● **GOAL OF THE EXERCISE**
Note how many lines hold "None" and report that number by itself.

● **DATA LINES**
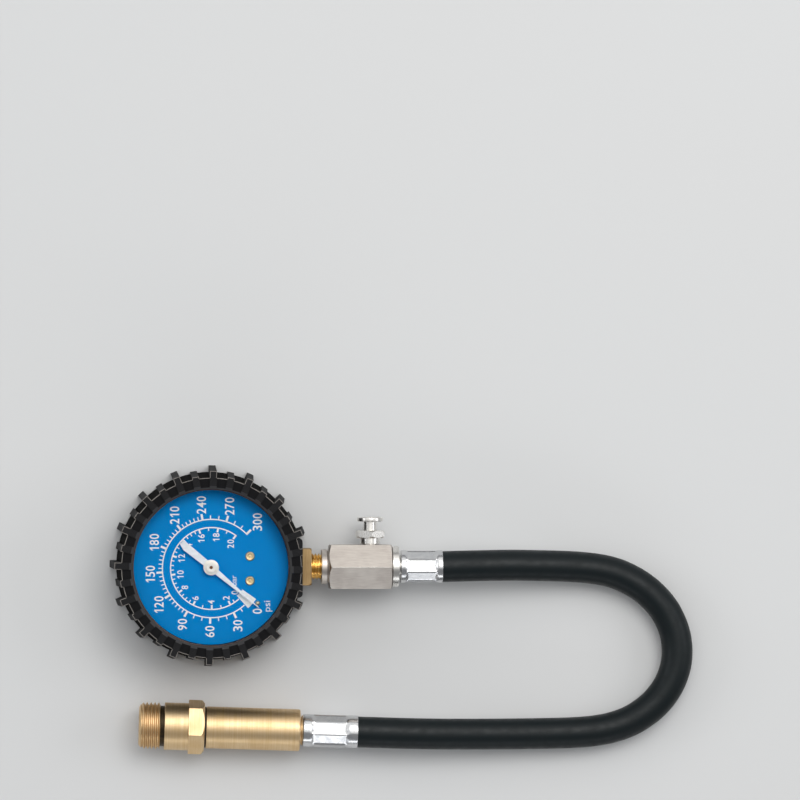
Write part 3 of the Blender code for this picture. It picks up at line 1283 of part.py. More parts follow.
def make_hose(finish):
    """A hose laid along its route. Inside the ferrules it is pressed thin, and bored for the nipples."""
    along = Vector((1, 0, 0))
    back = Vector((-math.cos(FAR_END_YAW), math.sin(FAR_END_YAW), 0))
    stem = Vector((0, 0, STEM_AXIS))
    far = Vector((*FAR_END_START, FAR_AXIS))
    near_mouth = NEAR_FERRULE_START + NEAR_FERRULE
    near_end = FLANGE_START + FLANGE + NIPPLE_NECK + GAP
    near_bore = near_end + BARB_PITCH * BARBS
    far_end = SLEEVE_START - NIPPLE_NECK - GAP
    far_bore = far_end - BARB_PITCH * BARBS
    route = smooth_route(HOSE_ROUTE, HOSE_POINT_SPACING)
    ways = [b - a for a, b in zip([route[0], *route], [*route[1:], route[-1]])]
    rings = [
        (stem + along * near_bore, along, HOSE_END_BORE),
        (stem + along * near_end, along, HOSE_END_BORE),
        (stem + along * near_end, along, HOSE_PRESSED_RADIUS),
        (stem + along * near_mouth, along, HOSE_PRESSED_RADIUS),
        *((point, way.normalized(), HOSE_RADIUS) for point, way in zip(route, ways)),
        (far, back, HOSE_PRESSED_RADIUS),
        (far + back * far_end, back, HOSE_PRESSED_RADIUS),
        (far + back * far_end, back, HOSE_END_BORE),
        (far + back * far_bore, back, HOSE_END_BORE),
    ]
    sections = []
    for middle, way, radius in rings:
        side = way.cross(Vector((0, 0, 1))).normalized()
        up = side.cross(way)
        turns = (math.tau * (k + 0.5) / HOSE_SIDES for k in range(HOSE_SIDES))
        sections.append([middle + radius * (side * math.cos(a) + up * math.sin(a)) for a in turns])
    place("hose", loft(sections), finish)


def make_end_fitting(finish, far_axis):
    """The brass sleeve. It runs from its nipple in the hose to the stub that the adaptor screws on."""
    barbs, end = barbed_nipple(0)
    nipple = [(r, SLEEVE_START - h) for r, h in barbs]
    bore = VALVE_CORE_RADIUS + FINE_GAP
    core_room = CORE_START - CHECK_CUP - CHECK_STROKE - 4 * GAP
    profile = [
        (NIPPLE_BORE_RADIUS, SLEEVE_START - end),
        *nipple[::-1],
        (SLEEVE_RADIUS - SLEEVE_CHAMFER, SLEEVE_START),
        (SLEEVE_RADIUS, SLEEVE_START + SLEEVE_CHAMFER),
        (SLEEVE_RADIUS, SLEEVE_END - EDGE),
        (SLEEVE_RADIUS - EDGE, SLEEVE_END),
        (STUB_RADIUS, SLEEVE_END),
        (STUB_RADIUS, STUB_END - STUB_CHAMFER),
        (STUB_RADIUS - STUB_CHAMFER, STUB_END),
        (bore, STUB_END),
        (bore, core_room),
        (NIPPLE_BORE_RADIUS, core_room - JOIN),
    ]
    place("end_fitting", turned(profile), finish, far_axis)


def make_check_valve(core_finish, pin_finish, spring_finish, far_axis):
    """A screw-in valve core. Pressure from the engine pushes its pin towards the hose."""
    seat_end = CORE_START + CORE_SEAT
    core = [
        (CORE_SEAT_RADIUS, CORE_START),
        (VALVE_CORE_RADIUS - EDGE, CORE_START),
        (VALVE_CORE_RADIUS, CORE_START + EDGE),
        (VALVE_CORE_RADIUS, CORE_END),
        (CORE_SPRING_ROOM_RADIUS, CORE_END),
        (CORE_SPRING_ROOM_RADIUS, seat_end),
        (CORE_SEAT_RADIUS, seat_end),
    ]
    place("valve_core", turned(core, COARSE), core_finish, far_axis)
    head_start = CORE_END - CHECK_HEAD - CHECK_STROKE
    cup_front = CORE_START - FINE_GAP
    pin = [
        (0, cup_front - CHECK_CUP),
        (CHECK_CUP_RADIUS, cup_front - CHECK_CUP),
        (CHECK_CUP_RADIUS, cup_front),
        (CHECK_PIN_RADIUS, cup_front),
        (CHECK_PIN_RADIUS, head_start),
        (CHECK_HEAD_RADIUS, head_start),
        (CHECK_HEAD_RADIUS, head_start + CHECK_HEAD),
        (CHECK_PIN_RADIUS, head_start + CHECK_HEAD),
        (CHECK_PIN_RADIUS, head_start + CHECK_HEAD + CHECK_PIN_TIP),
        (0, head_start + CHECK_HEAD + CHECK_PIN_TIP),
    ]
    place("valve_core_pin", turned(pin, COARSE), pin_finish, far_axis)
    start = seat_end + CHECK_SPRING_WIRE + FINE_GAP
    end = head_start - CHECK_SPRING_WIRE - FINE_GAP
    spring = coil(CHECK_SPRING_RADIUS, CHECK_SPRING_WIRE, start, end, 4)
    place("valve_core_spring", spring, spring_finish, far_axis)


def make_adaptor(finish, seal_finish, far_axis):
    ring_start = SLEEVE_END + FINE_GAP
    ring_hole = STUB_RADIUS + FINE_GAP
    ring = [
        (ring_hole, ring_start),
        (SEAL_RING_OUTER, ring_start),
        (SEAL_RING_OUTER, ring_start + SEAL_RING_WIDTH),
        (ring_hole, ring_start + SEAL_RING_WIDTH),
    ]
    place("adaptor_seal", turned(ring), seal_finish, far_axis)
    hex_end = ADAPTOR_START + ADAPTOR_HEX
    adaptor = chamfered_hex(
        "m18_adaptor",
        ADAPTOR_ACROSS_FLATS,
        ADAPTOR_START,
        hex_end,
        ADAPTOR_CHAMFER,
        finish,
        far_axis,
        ADAPTOR_HEX_TURN,
        both_ends=False,
    )
    collar_end = hex_end + ADAPTOR_COLLAR
    thread_start = collar_end + ADAPTOR_GROOVE
    thread_end = thread_start + ADAPTOR_THREAD
    barrel = [
        (0, hex_end - JOIN),
        (ADAPTOR_COLLAR_RADIUS, hex_end - JOIN),
        (ADAPTOR_COLLAR_RADIUS, collar_end),
        (ADAPTOR_GROOVE_RADIUS, collar_end),
        (ADAPTOR_GROOVE_RADIUS, thread_start),
        (ADAPTOR_THREAD_RADIUS, thread_start),
        (ADAPTOR_THREAD_RADIUS, thread_end - ADAPTOR_LEAD_IN),
        (ADAPTOR_THREAD_RADIUS - ADAPTOR_LEAD_IN, thread_end),
        (0, thread_end),
    ]
    apply_boolean(adaptor, place("adaptor_barrel", turned(barrel, FINE), None, far_axis), "UNION")
    stub_hole = STUB_RADIUS + GAP
    bore = [
        (0, ADAPTOR_START - GAP),
        (stub_hole, ADAPTOR_START - GAP),
        (stub_hole, STUB_END + GAP),
        (ADAPTOR_PORT_RADIUS, STUB_END + GAP),
        (ADAPTOR_PORT_RADIUS, thread_end + GAP),
        (0, thread_end + GAP),
    ]
    apply_boolean(adaptor, place("adaptor_bore", turned(bore), None, far_axis))


def main():
    clear_scene()
    looks = make_materials()
    stem_axis = axis_empty("stem_axis", (0, 0, STEM_AXIS), (0, math.pi / 2, 0))
    valve_flat = (VALVE_PLACE, BLOCK_ACROSS_FLATS / 2, STEM_AXIS)
    valve_axis = axis_empty("release_valve_axis", valve_flat, (-math.pi / 2, 0, 0))
    far_axis = axis_empty("far_end_axis", (*FAR_END_START, FAR_AXIS), (0, -math.pi / 2, -FAR_END_YAW))
    pointer_axis = axis_empty("pointer_axis", (0, 0, 0))
    sector_pivot = axis_empty("sector_pivot", (*SECTOR_PIVOT, 0))
    tail_axis = axis_empty("link_axis", (*TAIL_PIN, 0))

    make_boot(looks["black_rubber"])
    make_case(looks["case_steel"])
    make_window(looks["clear_window"], looks["case_steel"])
    make_socket(looks["milled_brass"], stem_axis)
    make_case_screws(looks["plated_steel"])
    make_restrictor(looks["bright_brass"], stem_axis)
    make_tube(looks["milled_brass"], looks["bright_brass"])
    make_plates(looks["screw_brass"])
    make_pillars(looks["screw_brass"])
    make_pinion(looks["spring_steel"])
    make_sector(looks["screw_brass"], looks["spring_steel"], sector_pivot)
    make_link(looks["screw_brass"], looks["spring_steel"], tail_axis)
    make_hairspring(looks["spring_steel"])
    make_dial(looks["dial_blue"], looks["screw_brass"], looks["plated_steel"])
    make_pointer(looks["pointer_silver"], looks["hub_cream"], pointer_axis)
    make_block(looks["brushed_nickel"], stem_axis)
    make_release_valve(looks["bright_nickel"], looks["dark_seal"], looks["spring_steel"], valve_axis)
    make_near_nipple(looks["bright_nickel"], stem_axis)
    steel = looks["plated_steel"]
    make_ferrule("near_ferrule", NEAR_FERRULE, NEAR_CRIMP, steel, stem_axis, (0, 0, NEAR_FERRULE_START))
    make_hose(looks["hose_rubber"])
    turned_round = (math.pi, 0, 0)
    make_ferrule("far_ferrule", FAR_FERRULE, FAR_CRIMP, steel, far_axis, (0, 0, FAR_FERRULE), turned_round)
    make_end_fitting(looks["bright_brass"], far_axis)
    make_check_valve(looks["bright_nickel"], looks["plated_steel"], looks["spring_steel"], far_axis)
    make_adaptor(looks["bright_brass"], looks["dark_seal"], far_axis)


main()
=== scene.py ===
"""Looks for a compression tester: a dial gauge in a ribbed rubber boot, its stem, block and release
valve, a short crimped hose, and a brass end fitting with a threaded adaptor.

Metres, in the row's frame: +Z out of the dial, +X along the stem, origin at the boot's flat back.
"""

from __future__ import annotations

import json
import logging
import math
from collections.abc import Callable, Iterator, Sequence
from contextlib import contextmanager
from dataclasses import dataclass, field
from enum import Enum

import bpy
from mathutils import Euler, Matrix, Vector

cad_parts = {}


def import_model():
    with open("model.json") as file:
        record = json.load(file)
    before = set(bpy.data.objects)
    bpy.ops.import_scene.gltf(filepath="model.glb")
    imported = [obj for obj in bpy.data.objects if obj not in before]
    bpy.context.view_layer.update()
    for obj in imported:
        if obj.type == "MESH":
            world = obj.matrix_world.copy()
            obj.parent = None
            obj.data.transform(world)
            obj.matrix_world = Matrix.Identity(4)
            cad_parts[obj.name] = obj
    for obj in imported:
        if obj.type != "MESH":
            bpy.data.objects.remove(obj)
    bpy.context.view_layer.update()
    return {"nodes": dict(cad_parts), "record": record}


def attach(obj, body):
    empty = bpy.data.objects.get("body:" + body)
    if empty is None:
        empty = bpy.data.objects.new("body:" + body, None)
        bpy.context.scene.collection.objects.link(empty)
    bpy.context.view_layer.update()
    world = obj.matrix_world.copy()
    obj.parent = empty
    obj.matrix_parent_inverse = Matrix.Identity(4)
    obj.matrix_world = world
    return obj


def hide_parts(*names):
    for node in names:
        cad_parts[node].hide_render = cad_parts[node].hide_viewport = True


LOG = logging.getLogger("compression_tester")
MM = 0.001
WELD = 1e-6
Point2 = tuple[float, float]
Point3 = tuple[float, float, float]
Piece = bpy.types.Object


class Body(Enum):
    """The rigid bodies that pieces ride on."""

    TOOL = "tool"
    POINTER = "pointer_group"
    BUTTON = "release_button"
    ADAPTOR = "adaptor"


class Cut(Enum):
    """What a second solid does to the first."""

    JOIN = "UNION"
    REMOVE = "DIFFERENCE"
    KEEP = "INTERSECT"


# Hand tools


def deselect() -> None:
    """Deselect every object."""
    bpy.ops.object.select_all(action="DESELECT")


def pick(piece: Piece) -> None:
    """Select one object alone and make it active."""
    deselect()
    piece.select_set(True)
    bpy.context.view_layer.objects.active = piece


@contextmanager
def editing(piece: Piece, chosen: bool = False) -> Iterator[None]:
    """Hold a piece open in edit mode, all of it selected, unless a part was chosen before."""
    pick(piece)
    bpy.ops.object.mode_set(mode="EDIT")
    if not chosen:
        bpy.ops.mesh.select_all(action="SELECT")
    yield
    bpy.ops.object.mode_set(mode="OBJECT")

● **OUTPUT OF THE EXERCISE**
8